If you take a look at our "Les Bonnes Choses" example, you can see how we use this technique to present the blog posts on the blog's front page.

While, the same content is displayed with the complete original formatting on any detail page ( note the text formatting in paragraphs):

You can retrieve the code behind "Les Bonnes Choses" in different technologies on our GitHub page.

Querying a Structured Text

Having a proper data structure for rich text elements also help to query over your document set. Our Content Query API being based on a predicate-based query language, it makes it possible to offer many ways to select documents based on a deep analysis of some structured text chunks, such as selecting all blog posts that contain at least one image of the specified size.

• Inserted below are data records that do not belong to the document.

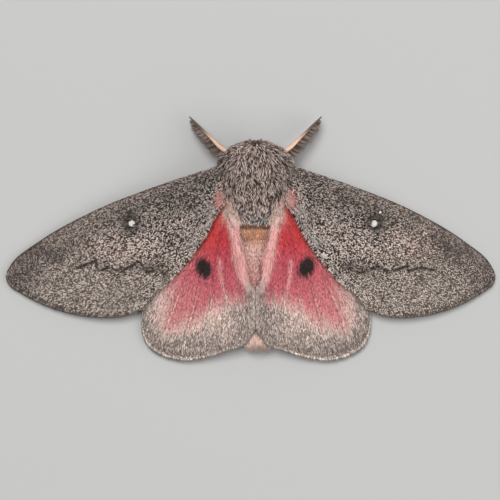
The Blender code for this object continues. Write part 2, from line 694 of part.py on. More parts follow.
def make_antenna(side):
    """A tapered shaft that stands clear of the head, and two rows of branches joined to it."""
    sign = SIDES[side]
    line = np.vstack([HEAD_CENTRE + ANTENNA_ROOT, ANTENNA_PATH])
    t = np.linspace(0, 1, ANTENNA_STEPS)
    radii = smooth(t, np.linspace(0, 1, len(ANTENNA_RADII)), ANTENNA_RADII)
    antenna = tube(f"antenna_{side}", along(line, t) * (sign, 1, 1), radii, "antenna")
    cut_away(antenna, ball("clearance", HEAD_CENTRE, HEAD_HALF + GAP, "head_fur", HEAD_GRID))
    pieces = []
    for place in np.linspace(*RAMI_SPAN, RAMI_COUNT):
        here, ahead = along(line, np.array([place, place + RAMI_AHEAD]))
        ahead = (ahead - here) / np.linalg.norm(ahead - here)
        length = np.interp(place, RAMI_PLACES, RAMI_LENGTHS)
        for tilt in RAMI_TILTS:
            side_on = np.cross((0, 0, 1.0), ahead)
            side_on /= np.linalg.norm(side_on)
            out = math.cos(tilt) * side_on + math.sin(tilt) * np.cross(ahead, side_on)
            out = out + RAMI_LEAN * ahead
            path = np.array([here, here + length * out / np.linalg.norm(out)])
            pieces.append(tube("ramus", path * (sign, 1, 1), np.array(RAMI_RADII), "antenna", 0))
    join(antenna, pieces)


def make_leg(pair, side):
    """A jointed leg as one tapered tube, clear of the thorax, with the sole of its foot on the floor."""
    sign = SIDES[side]
    t = np.linspace(0, 1, LEG_STEPS)
    radii = smooth(t, np.linspace(0, 1, len(LEG_RADII)), LEG_RADII)
    path = along(np.array(LEG_PATHS[pair]) * MM, t) * (sign, 1, 1)
    leg = tube(f"leg_{pair}_{side}", path, radii, "leg", 1)
    cut_away(leg, thorax_form("clearance", GAP))
    cut_away(leg, block("below_floor", (0, 0, -FLOOR_BLOCK / 2), FLOOR_BLOCK, "leg"))


def main():
    """Builds every part and stands them all on the empty that puts the model's centre on the origin."""
    clear_scene()
    thorax = thorax_form("thorax")
    make_tuft(make_abdomen())
    make_head(thorax)
    make_thorax_coat(thorax)
    for side in SIDES:
        make_wing("forewing", side)
        make_wing("hindwing", side)
        make_antenna(side)
        for pair in LEG_PATHS:
            make_leg(pair, side)
    moth = bpy.data.objects.new("moth", None)
    moth.location = (MIDLINE_X, MIDLINE_Y, 0)
    for obj in list(collection(PARTS).objects):
        obj.parent = moth
    collection(PARTS).objects.link(moth)


main()
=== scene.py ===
"""A silk moth at rest with its wings spread: skin, scales, hair, feathered antennae and eyes over the solids.

Sizes are in millimetres in the moth's own axes: the body's midline is X = 0, the left side is +X, the head is
at -Y and the floor at Z = 0. place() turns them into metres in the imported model's frame. u runs from a wing's
root to its margin and v from its front edge to its rear edge, both from 0 to 1.
"""

import math

import bpy
import numpy as np
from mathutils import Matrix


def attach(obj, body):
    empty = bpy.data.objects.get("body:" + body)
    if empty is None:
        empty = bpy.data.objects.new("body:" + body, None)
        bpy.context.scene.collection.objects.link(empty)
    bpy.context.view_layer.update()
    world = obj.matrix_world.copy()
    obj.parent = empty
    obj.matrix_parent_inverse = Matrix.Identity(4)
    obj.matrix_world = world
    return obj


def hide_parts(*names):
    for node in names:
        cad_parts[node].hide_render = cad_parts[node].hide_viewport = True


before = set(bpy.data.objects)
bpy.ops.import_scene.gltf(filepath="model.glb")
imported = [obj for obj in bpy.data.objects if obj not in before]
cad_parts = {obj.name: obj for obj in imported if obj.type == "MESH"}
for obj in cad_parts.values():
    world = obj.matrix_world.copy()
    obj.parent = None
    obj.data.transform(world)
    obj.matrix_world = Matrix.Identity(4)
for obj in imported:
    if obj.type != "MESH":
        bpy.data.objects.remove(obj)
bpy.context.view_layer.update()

MIDLINE = np.array([-0.55, 0.03, 0.0])
SIDES = {"left": 1.0, "right": -1.0}
draw = np.random.default_rng(11)

# Body without its coat
THORAX_Y = np.array([-11.25, -10.8, -9.9, -8.9, -7.9, -6.5, -5.0, -3.5, -2.3])
THORAX_HALF_WIDTH = np.array([1.0, 2.3, 3.3, 3.75, 3.8, 3.65, 3.3, 2.8, 2.2])
THORAX_TOP = np.array([7.0, 7.55, 8.05, 8.3, 8.4, 8.3, 7.8, 6.95, 5.95])
THORAX_BOTTOM = np.array([5.7, 5.1, 4.5, 3.1, 2.0, 1.6, 1.7, 1.9, 2.1])
THORAX_FRONT = np.array([0.0, -11.3, 5.5])
THORAX_SHARE_LENGTH = 14.0  # a unit of share behind its rear end
PAST_ENDS = 0.2  # how far past its ends a share may run
ABDOMEN_Y = np.array([-1.95, -0.6, 1.2, 3.6, 6.0, 8.4, 10.4, 11.8])
ABDOMEN_HALF_WIDTH = np.array([2.1, 2.45, 2.6, 2.55, 2.35, 2.0, 1.5, 0.95])
ABDOMEN_TOP = np.array([4.35, 4.55, 4.45, 4.15, 3.8, 3.45, 3.05, 2.65])
ABDOMEN_BOTTOM = np.array([1.5, 0.95, 0.6, 0.45, 0.45, 0.55, 0.75, 1.15])
HEAD_CENTRE = np.array([0.0, -10.0, 3.0])
HEAD_HALF = np.array([1.95, 1.5, 1.7])
EYE_RADIUS = 0.95
EYE_CENTRE = np.array([1.45, -10.35, 2.75])

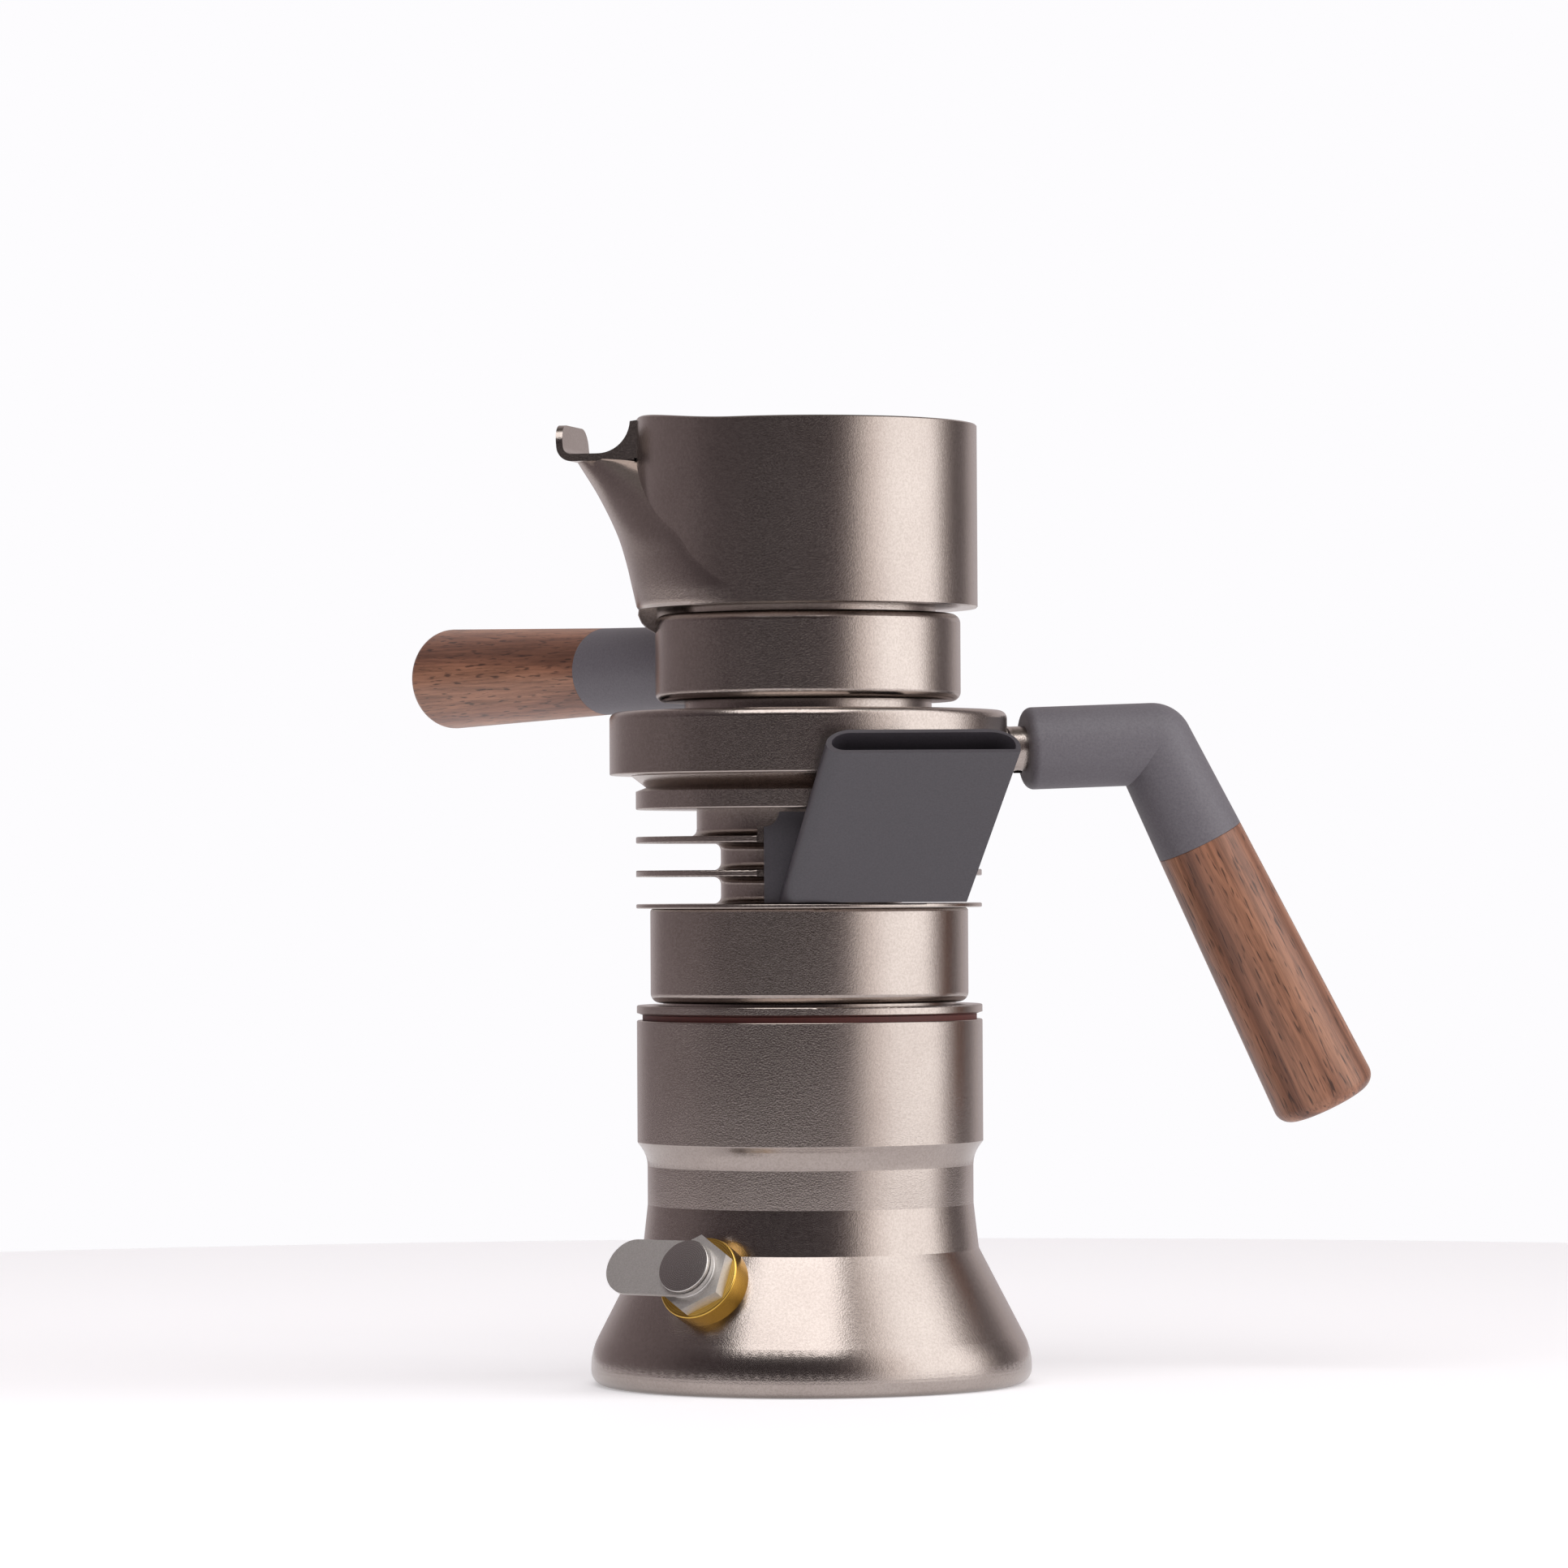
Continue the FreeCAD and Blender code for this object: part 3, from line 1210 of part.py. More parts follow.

Also one of the most common query you probably want to make, is doing for a full-text seearch, such as finding all blog posts that talk about "chocolate". As you'd expect, the search will take into account the text structure for emphasizing important parts of the text. You can express a full-text search very easily over our API using a predicate:

[:d = fulltext(my.blog-post.body, "chocolate")]

You can test this query on our "Les Bonnes Choses" repository API browser.

Structured Text, multi-medium friendly and future proof

As a result, altough easily authored by a content writer using a familar editor and tools, we make no compromise with the quality of the content presented over our Content Query API. Your content is probably here to stay a long time, and it is important that you make sure that you will be able to exploit it the way you want, to display it onto as many mediums as you need, and to adapt it to the next design trend when it will be time to refactor your website(s) or app(s) design.